Мало-помалу спускаемся. Внизу среди гор, у подножия одной высокой горы, на берегу быстрой реки Иркута, вода которого на удивление чиста и прозрачна, заблестел крест на церкви: село Введенское, наша первая остановка. Будет пройдена 31 верста. В половине шестого часа утра подъехали мы к коновязям. Все и все устали и не спали; и все-таки везде смех, шутки, прибаутки: что это за молодцы солдаты наши!.. Рядом с коновязами пять огромных деревянных бараков с парами у стен для солдат; есть один барак офицерский.

Подошел комендант и советует прямо идти купаться: «У нас вода – кристалл», – говорит он. Да и нужно основательно-таки вымыться; мы ведь от пыли почернели. Взяли чистое белье и пошли к реке. Что за вода! На глубине трех аршин все дно видно. Выкупались; только успели одеться, зазвонили уже в церкви, и я пошел в храм. Иду по селу, смотрю: богатое!.. Не говорю уж про крыши тесовые, дома-то построены из толстейших бревен, и многие с затейливыми резными украшениями. Оказывается, жители землей мало занимаются, а главное их занятие – сплав леса, извоз и охота. Церковь деревянная и, к стыду богатых прихожан, небогатая, впрочем, чистая и светлая.

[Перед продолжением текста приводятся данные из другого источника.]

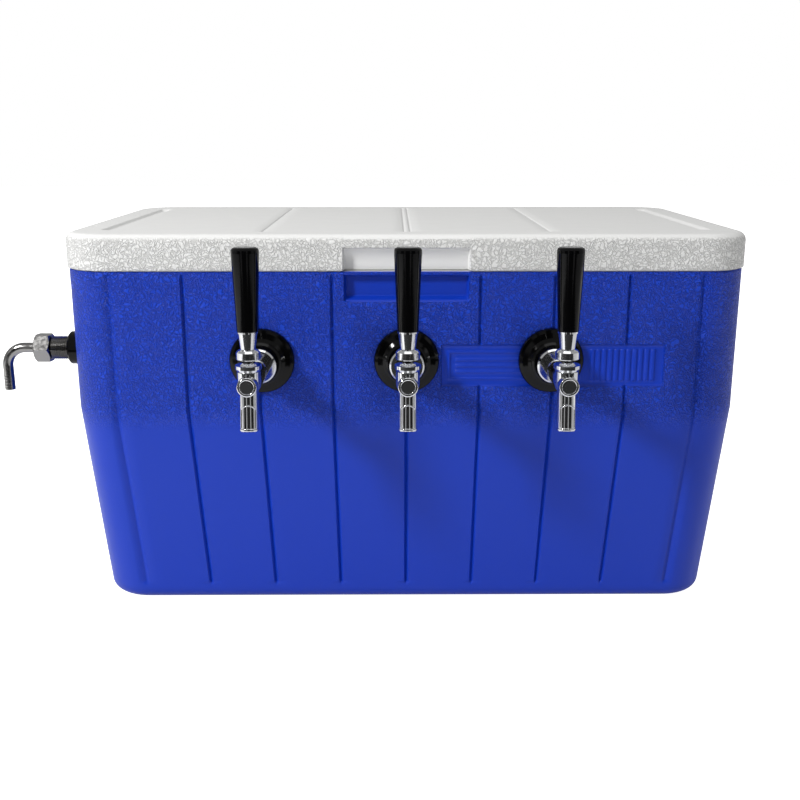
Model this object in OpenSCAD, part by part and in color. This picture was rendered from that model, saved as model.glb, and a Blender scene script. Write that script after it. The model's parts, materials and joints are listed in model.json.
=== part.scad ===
// Three-tap jockey box: an insulated chest with three beer faucets, cooling coils and one inlet.
// X runs to the right, Y to the back and Z up. The origin is the centre of the base.

/* [Chest] */
// Width of the chest at its rim
chest_w = 663; // [655:1:670]
// Depth of the chest at its rim
chest_d = 373; // [368:1:378]
// Height of the rim, where the lid rests
rim_z = 345; // [340:1:350]
// Height at which the walls start to taper inwards
bend_z = 205; // [195:5:225]
// How far each side has moved in at the base
foot_in = 16; // [12:1:20]
// Radius of the edge round the base
foot_r = 10; // [8:1:16]
// Radius of the upright corners
corner_r = 45; // [40:1:50]
// Thickness of the plastic skins
skin_t = 3; // [2.5:0.5:3.5]
// Thickness of the foam in the walls
foam_t = 24; // [22:1:26]

/* [Lid] */
// Height of the lid above the rim
lid_h = 35; // [33:1:36]
// How far the lid stands proud of the chest on each side
lid_over = 1.5; // [1:0.5:3]
// Radius of the lid's top edge
lid_edge_r = 8; // [6:1:10]
// Depth of the plug under the lid
plug_h = 10; // [8:1:14]

/* [Hand recesses] */
// Width of the finger recesses at the front
grip_w = 120; // [100:5:130]
// Depth of the finger recesses at the front
grip_d = 8; // [6:1:9]
// Width of the hand recesses in the ends
hand_w = 110; // [100:5:120]
// Depth of the hand recesses in the ends
hand_d = 16; // [12:1:18]

/* [Taps] */
// Distance between neighbouring taps
tap_pitch = 140; // [138:1:145]
// Height of the shank axis
tap_z = 259; // [254:1:260]
// Distance from the wall to the lever's pivot
lever_out = 93; // [88:1:96]
// Height of the lever's pivot above the shank axis
pivot_up = 11.5; // [11.5:0.1:11.8]
// Angle at which a closed handle leans back
lever_lean = 2; // [1:0.5:4]
// Length of a tap handle
handle_len = 73; // [65:1:80]
// Outer radius of a shank's thread
shank_r = 11.1; // [11:0.05:11.15]

/* [Inlet] */
// Distance of the inlet from the centre plane, towards the front
inlet_front = 124; // [119:1:124]
// Outer radius of the elbow tube
elbow_r = 5.2; // [5:0.1:5.3]
// Bend radius of the elbow, at the middle of the tube
elbow_bend = 19; // [17:1:21]

/* [Coils] */
// Radius of a coil, at the middle of its tube
coil_r = 60; // [56:1:61]
// Rise of a coil in one turn
coil_pitch = 16; // [14:1:18]
// Number of turns in a coil
coil_turns = 8; // [6:1:9]
// Outer radius of the coil tube
tube_r = 4.7; // [4.5:0.1:4.8]

/* [Hidden] */
$fn = 48;

// Walls
inner_off = skin_t + foam_t;
wall_t = inner_off + skin_t;
top_z = rim_z + lid_h;
lid_w = chest_w + 2 * lid_over;
lid_d = chest_d + 2 * lid_over;
past = 12;
corner_steps = 6;
round_angles = [0, 18, 36, 54, 72, 90];

// Finger and hand recesses
grip_low_z = rim_z - 28;
grip_top_z = rim_z - 2 * skin_t;
lid_grip_top_z = top_z - 13;
hand_low_z = 288;
hand_top_z = 322;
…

Особенно меня поразило, что церковь внутри вся оклеена комнатными шпалерами и притом разных цветов, т. е. в трапезной – один цвет, в главной – другой.

Служил молодой священник. Несмотря на воскресный день, на утрени в церкви не было ни одного человека, а за обедней – 15 человек. Во время литургии на клиросе пела матушка с племянницей. Познакомился в ограде с одной старушкой, оказавшейся матерью священника и притом уроженкой Орловской губернии. Очень уж усердно просила она меня зайти к ним. Зашел. Приняли меня так радушно, что и высказать невозможно: был, как в родной семье. Напоили чаем, накормили, много рассказывали о Сибири, как о благодатной стране; очень сокрушались, что в России по неведению пренебрежительно отзываются о Сибири, ее населении и природе. И, действительно, в Сибири хорошо: и люди радушные, и природа великолепная, кроме некоторых частей Барабинской степи, да и то потому, что она не возделана. Батюшка проводил меня до двуколки.

В бараке я прилег; и сладок был отдых на досках жестоких…

В 3.30 отправились дальше. Подъем версты в три был так крут, что некоторые из двуколок солдаты тащили на руках. Я верст пять шел пешком, а потом одиннадцать верст ехал верхом. По дороге попадались кресты: это могилы путников несчастных или убитых на тракте. Говорят, между прочим, что кругобайкальский тракт строили каторжники и между ними «декабристы».

На станции Моты я расставил кровать в офицерском бараке и крепко заснул.


5 июля

Встав утром, я пошел к двуколке. Михаил спит на земле у колес, накрывшись плащом, а Ксенофонт в шинели лежит у потухшего костра, причем голова его покоится на соломе высохшей кучи навоза. После бессонной ночи кто где ткнулся, так и спал. Ксенофонт занялся стиркой и часа через два принес мне белье уже чистое и аккуратно сложенное.

«Седлай!», – раздалось около 3 часов, и мы выступили опять в поход. Я ехал верхом и держался сначала порядка, т. е. следовал за своей двуколкой, а потом выехал вперед. Лошадь идет хорошо. Сначала ноги у меня болели от верховой езды, теперь стал втягиваться. Нужно проехать 21 версту с горы на гору. Подъемы и спуски еще длиннее и круче, чем вчера; ни одного аршина ровного места; лошади выбиваются из сил; в 5-м эскадроне лазаретная линейка и весь обоз даже остановились, не доехав семи верст до ночлега.

Почти рядом с нашей дорогой грандиозный лесной пожар; благодаря массе павших сухих деревьев пламя бушует целым столбом, и огненные языки высоко поднимаются к небу; смолистый дым ест глаза.